Temptation Islands of Greece


Travel and laisure magazine

Her radiant eyes retreated behind a fearsome squint, her lips were swallowed by a frown. This was not the look of joy I was expecting from my fiancée. I'd pulled a hundred strings to secure a room at Elounda Beach, the famed resort that draws rock stars and Arab potentates to its primly manicured bay on Crete. But now she brooded on the Versace-clad bed while I smoked Marlboro Lights, two at a time, on the terrace. Waving her hand dismissively at our private pool, she finally said: "I want to go back to Hydra."
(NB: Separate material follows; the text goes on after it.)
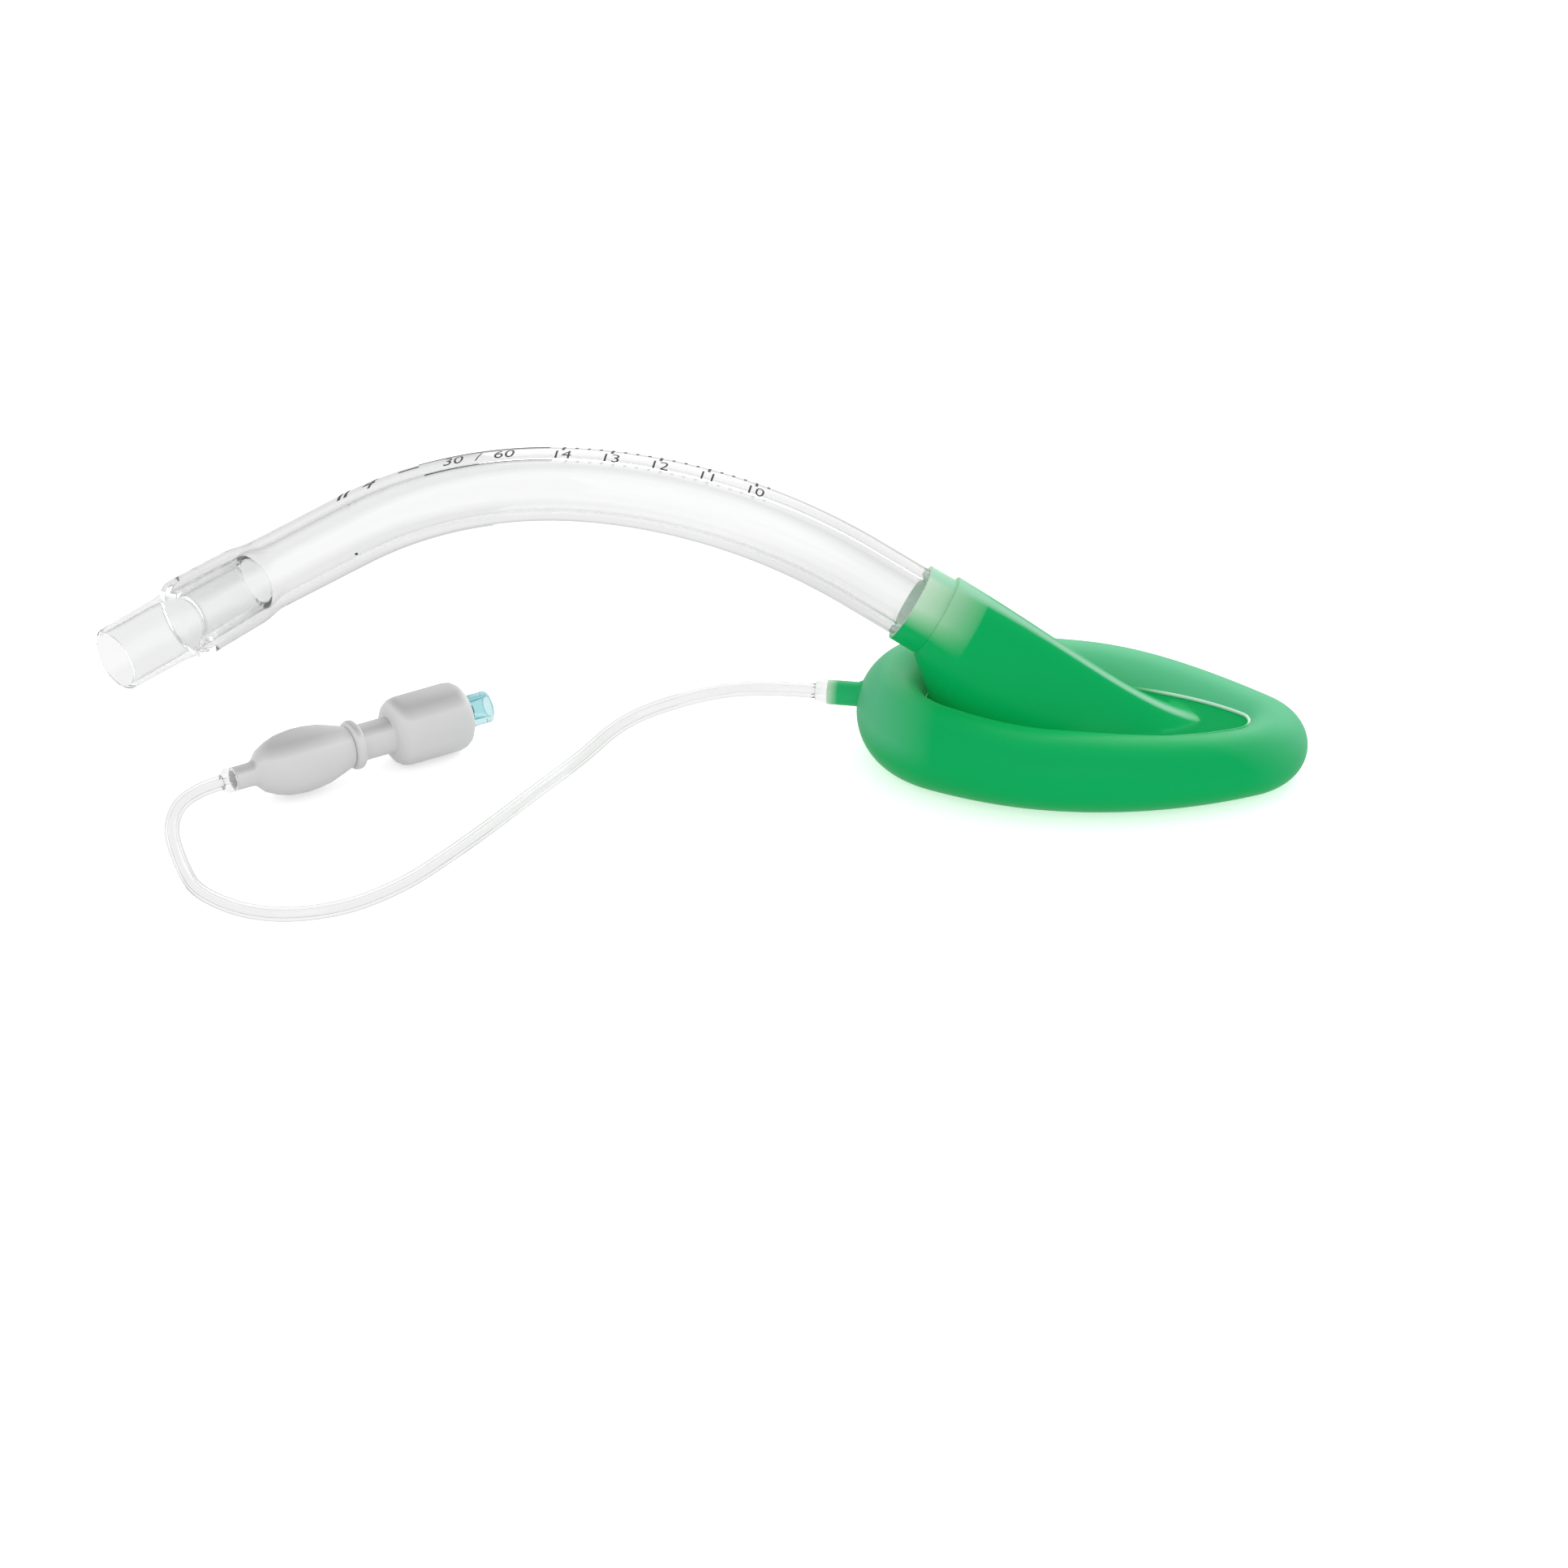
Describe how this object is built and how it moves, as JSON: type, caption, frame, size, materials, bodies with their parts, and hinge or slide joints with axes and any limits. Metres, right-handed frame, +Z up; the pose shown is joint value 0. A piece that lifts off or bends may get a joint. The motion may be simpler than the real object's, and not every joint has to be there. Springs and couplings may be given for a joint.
{
  "type": "laryngeal mask airway",
  "caption": "Curved clear airway tube with a tapered connector, a soft mask with an inflated oval cuff, and an inflation line to a pilot balloon with a sprung check valve.",
  "frame": {"origin": "on the surface that the airway lies on, under the middle of the length from the connector's rim to the tip of the cuff", "axes": "+X from the connector to the tip of the mask, +Y to the side away from the inflation line, +Z up; the airway's plane is y = 0"},
  "size_m": [0.2701, 0.1239, 0.0665],
  "materials": {
    "connector": "clear, glossy",
    "clear_tube": "clear soft PVC, glossy",
    "mask": "soft PVC, translucent green",
    "cuff": "soft PVC film, translucent green",
    "balloon": "thin soft PVC, milky",
    "valve_body": "moulded, satin white",
    "luer": "clear, pale blue",
    "plunger": "moulded, dark blue-green",
    "seal": "matt",
    "spring": "drawn wire"
  },
  "bodies": {
    "airway": {"airway_connector": "connector", "airway_tube": "clear_tube", "mask_body": "mask", "cuff": "cuff", "cuff_line_adapter": "clear_tube", "inflation_line": "clear_tube", "balloon_line_adapter": "clear_tube", "pilot_balloon": "balloon", "valve_housing": "valve_body", "valve_luer": "luer", "valve_spring": "spring"},
    "plunger": {"valve_plunger": "plunger", "valve_seal": "seal"}
  },
  "joints": [
    {"name": "plunger_press", "type": "slide", "parent": "airway", "child": "plunger", "axis": [-0.7683, -0.6401, 0], "range_m": [0, 0.0016], "stiffness_N_per_m": 300, "deforming": ["valve_spring"]}
  ]
}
Hydra is for those who yearn for a place where nothing much happens, but also one that seems to have a lock on timeless truths. On a typical day in summer, the early-evening parade on Hydra's quay is dominated by day-trippers. Ferries from Piraeus disgorge tourists, sleek Ferretti yachts sway gently on the water, and fishing boats bob defiantly beside them. But by nightfall, Hydra is left to its residents, Athenian weekenders, jet-setters (Joan Collins owns a house here; Prince Charles is a frequent visitor), and those with a yen for something other than classical ruins and lemming-packed beaches. These faithful take drawing classes at the School of Fine Arts or the Hotel Leto, hop water taxis to isolated beaches, and seek moments of solitude in any of the island's dozens of jewel-box churches.

Forty years ago, when Sophia Loren came to film Boy on a Dolphin and Leonard Cohen arrived to find his muse disguised as a lotus fruit, Hydra had its chance to become another Mykonos, the epicenter of Europe's summering elite. It had already been nicknamed the Greek St.-Tropez; it would soon attract A-listers like Brando and Onassis, while the avant-garde—Allen Ginsberg, David Bowie, penniless paint-slingers, self-styled philosophers—would flock to the little $1,500 sugar-cube house Cohen had bought with an inheritance.

By day, the expatriates would scramble up above the port town into the hills to the monastery of Profitis Ilias or the convent of Agia Eupraxia. There they might sit beneath a cypress tree to sketch the dreaming town below—with its sunburnt palette of ochers, grays, crimsons, and whites—or fix their gaze across the milky-blue Saronic Gulf to the Peloponnese. In the evening they would meander through Hydra's honeycomb of cobbled lanes—slippery from centuries of use—to convene at tavernas and cafés in the port. They feasted on the swordfish and lobsters the fishermen had just brought back in their pastel skiffs, drank heavily, smoked pot or unfiltered Karelia cigarettes, and wove sophisticated conversations about poetry and art and who was sleeping with whom. Hydra became a haven, as much a place for pilgrims of the spirit as for tourists. And for a while, it seemed as if this redoubt would be overrun.
It never was. The island has stayed true to itself: an idyll that spurned the quickening pace of life dictated by modernity and Mammon. Cars and bicycles were banned; donkeys still provide the only locomotion up its whitewashed alleys.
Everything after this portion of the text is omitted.